Task: Only the lines from the start of the data through the one containing "foot_round = 3.0" belong in your answer; return them exactly.

Collected material:
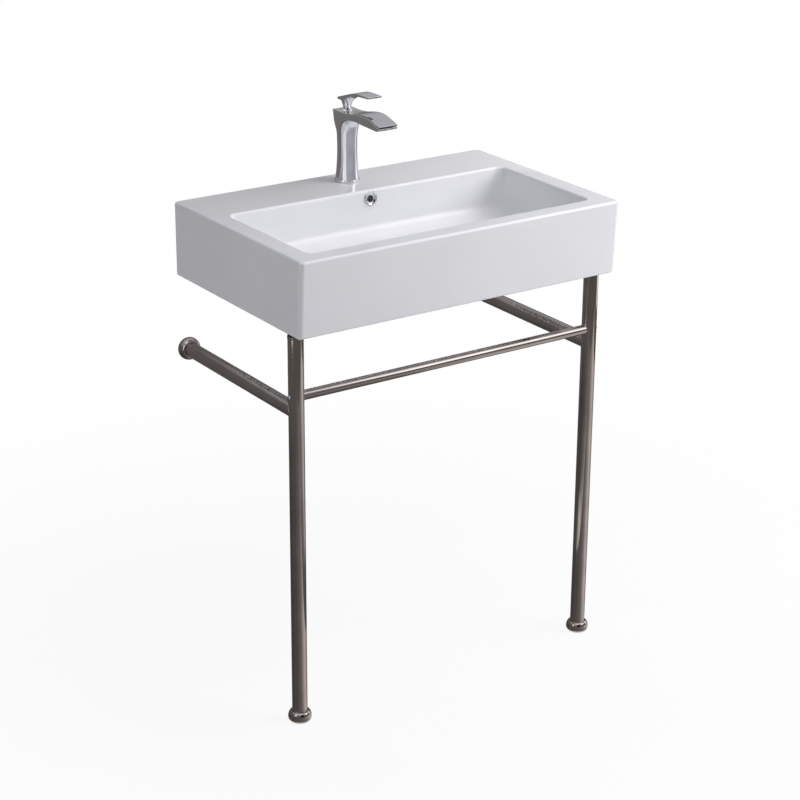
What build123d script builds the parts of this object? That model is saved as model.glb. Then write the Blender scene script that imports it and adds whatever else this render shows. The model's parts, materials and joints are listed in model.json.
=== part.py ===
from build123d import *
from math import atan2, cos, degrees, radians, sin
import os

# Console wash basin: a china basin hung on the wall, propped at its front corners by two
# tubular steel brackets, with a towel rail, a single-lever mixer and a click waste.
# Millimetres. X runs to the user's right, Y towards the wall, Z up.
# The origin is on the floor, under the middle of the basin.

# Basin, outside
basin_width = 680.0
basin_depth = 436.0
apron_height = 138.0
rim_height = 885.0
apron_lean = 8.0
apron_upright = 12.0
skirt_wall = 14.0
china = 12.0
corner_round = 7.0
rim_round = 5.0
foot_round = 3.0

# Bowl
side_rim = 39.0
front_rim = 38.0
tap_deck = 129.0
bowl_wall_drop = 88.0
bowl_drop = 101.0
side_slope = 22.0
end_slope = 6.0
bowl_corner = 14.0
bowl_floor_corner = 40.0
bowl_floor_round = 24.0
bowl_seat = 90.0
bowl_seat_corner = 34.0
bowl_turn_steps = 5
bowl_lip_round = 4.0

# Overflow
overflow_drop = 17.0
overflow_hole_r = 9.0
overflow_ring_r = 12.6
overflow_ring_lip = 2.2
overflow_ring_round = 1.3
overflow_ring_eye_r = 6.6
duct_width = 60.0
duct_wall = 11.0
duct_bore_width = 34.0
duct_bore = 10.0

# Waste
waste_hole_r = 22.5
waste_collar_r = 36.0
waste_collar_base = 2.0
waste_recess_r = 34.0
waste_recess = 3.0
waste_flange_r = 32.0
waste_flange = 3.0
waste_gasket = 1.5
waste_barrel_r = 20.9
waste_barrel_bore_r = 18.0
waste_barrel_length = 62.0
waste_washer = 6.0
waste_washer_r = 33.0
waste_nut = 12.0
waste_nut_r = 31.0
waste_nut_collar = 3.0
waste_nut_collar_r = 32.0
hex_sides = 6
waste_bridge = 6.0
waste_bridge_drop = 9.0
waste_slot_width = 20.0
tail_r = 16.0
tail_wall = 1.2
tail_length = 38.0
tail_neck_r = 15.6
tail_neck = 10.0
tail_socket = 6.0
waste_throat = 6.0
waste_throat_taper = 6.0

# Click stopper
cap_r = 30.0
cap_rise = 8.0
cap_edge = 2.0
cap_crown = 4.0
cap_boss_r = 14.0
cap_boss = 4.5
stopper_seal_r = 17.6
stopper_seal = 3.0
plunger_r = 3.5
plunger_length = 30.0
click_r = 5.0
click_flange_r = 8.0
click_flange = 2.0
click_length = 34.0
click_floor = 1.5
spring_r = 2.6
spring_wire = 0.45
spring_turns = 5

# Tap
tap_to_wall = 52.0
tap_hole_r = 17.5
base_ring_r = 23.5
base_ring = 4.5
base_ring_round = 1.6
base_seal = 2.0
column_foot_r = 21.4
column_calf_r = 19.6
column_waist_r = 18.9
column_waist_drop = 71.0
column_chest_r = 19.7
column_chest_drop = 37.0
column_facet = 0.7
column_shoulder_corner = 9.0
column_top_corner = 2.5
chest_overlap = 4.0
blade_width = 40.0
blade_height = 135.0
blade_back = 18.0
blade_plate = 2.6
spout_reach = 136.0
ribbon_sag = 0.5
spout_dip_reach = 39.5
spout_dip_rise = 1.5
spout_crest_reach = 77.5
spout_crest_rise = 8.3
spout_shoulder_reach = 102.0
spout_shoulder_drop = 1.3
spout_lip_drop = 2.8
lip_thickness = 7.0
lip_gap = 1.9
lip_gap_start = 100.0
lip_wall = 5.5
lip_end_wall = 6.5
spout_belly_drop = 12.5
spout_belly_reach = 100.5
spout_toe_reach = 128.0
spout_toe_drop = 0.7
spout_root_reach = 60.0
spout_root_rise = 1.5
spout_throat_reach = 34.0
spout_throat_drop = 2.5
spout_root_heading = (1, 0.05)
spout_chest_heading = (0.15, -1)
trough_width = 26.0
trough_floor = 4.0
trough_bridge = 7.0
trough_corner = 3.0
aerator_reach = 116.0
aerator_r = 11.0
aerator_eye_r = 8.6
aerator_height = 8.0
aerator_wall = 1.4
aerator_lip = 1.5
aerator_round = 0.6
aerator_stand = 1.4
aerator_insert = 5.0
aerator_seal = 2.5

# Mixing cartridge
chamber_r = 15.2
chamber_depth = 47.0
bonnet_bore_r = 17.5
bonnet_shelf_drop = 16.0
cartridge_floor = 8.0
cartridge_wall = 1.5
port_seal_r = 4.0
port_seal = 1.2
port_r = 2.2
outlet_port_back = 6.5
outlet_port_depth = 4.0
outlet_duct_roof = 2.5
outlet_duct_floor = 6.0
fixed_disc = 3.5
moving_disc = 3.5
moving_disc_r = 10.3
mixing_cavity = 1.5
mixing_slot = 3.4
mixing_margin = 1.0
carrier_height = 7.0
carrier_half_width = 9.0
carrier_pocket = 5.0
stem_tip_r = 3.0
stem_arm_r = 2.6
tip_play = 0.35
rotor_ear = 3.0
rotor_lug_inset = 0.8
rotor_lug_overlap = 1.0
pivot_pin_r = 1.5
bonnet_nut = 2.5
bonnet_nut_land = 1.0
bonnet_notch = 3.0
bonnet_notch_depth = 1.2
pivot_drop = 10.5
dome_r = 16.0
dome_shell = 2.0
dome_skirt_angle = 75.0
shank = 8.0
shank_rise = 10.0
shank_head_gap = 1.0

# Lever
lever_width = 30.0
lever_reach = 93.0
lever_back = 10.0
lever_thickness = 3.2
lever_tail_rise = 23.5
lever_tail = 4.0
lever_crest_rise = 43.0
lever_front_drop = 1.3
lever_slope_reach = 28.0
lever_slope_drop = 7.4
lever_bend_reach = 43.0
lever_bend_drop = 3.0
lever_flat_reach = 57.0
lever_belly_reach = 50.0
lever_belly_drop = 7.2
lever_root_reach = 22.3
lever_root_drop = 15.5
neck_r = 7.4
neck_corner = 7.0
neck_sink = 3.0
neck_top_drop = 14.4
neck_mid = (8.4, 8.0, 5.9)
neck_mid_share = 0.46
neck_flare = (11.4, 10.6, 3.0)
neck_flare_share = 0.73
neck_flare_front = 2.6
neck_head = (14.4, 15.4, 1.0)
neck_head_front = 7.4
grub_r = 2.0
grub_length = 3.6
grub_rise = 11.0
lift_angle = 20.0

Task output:
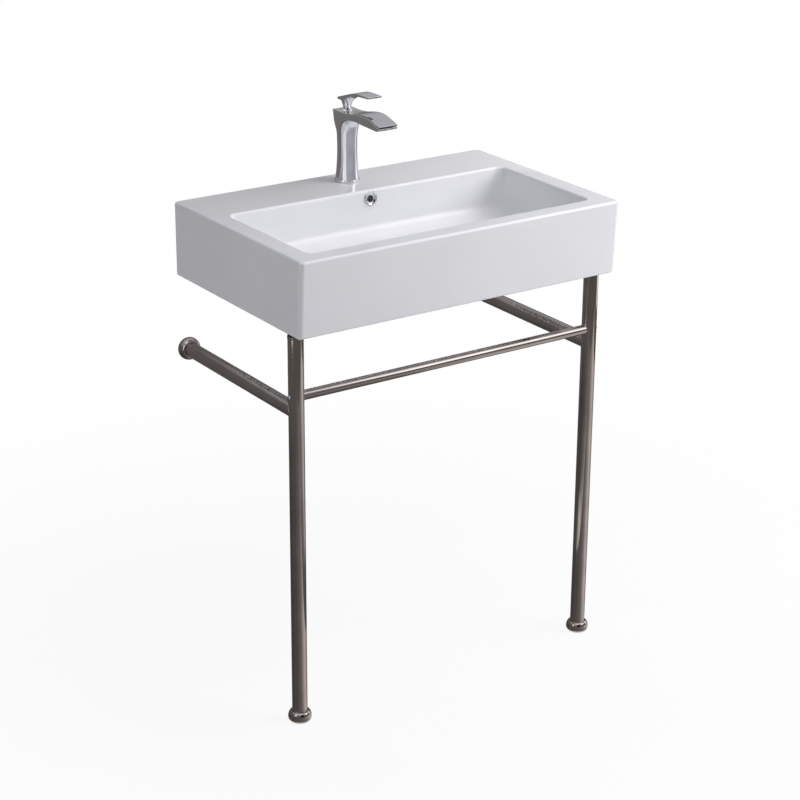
What build123d script builds the parts of this object? That model is saved as model.glb. Then write the Blender scene script that imports it and adds whatever else this render shows. The model's parts, materials and joints are listed in model.json.
=== part.py ===
from build123d import *
from math import atan2, cos, degrees, radians, sin
import os

# Console wash basin: a china basin hung on the wall, propped at its front corners by two
# tubular steel brackets, with a towel rail, a single-lever mixer and a click waste.
# Millimetres. X runs to the user's right, Y towards the wall, Z up.
# The origin is on the floor, under the middle of the basin.

# Basin, outside
basin_width = 680.0
basin_depth = 436.0
apron_height = 138.0
rim_height = 885.0
apron_lean = 8.0
apron_upright = 12.0
skirt_wall = 14.0
china = 12.0
corner_round = 7.0
rim_round = 5.0
foot_round = 3.0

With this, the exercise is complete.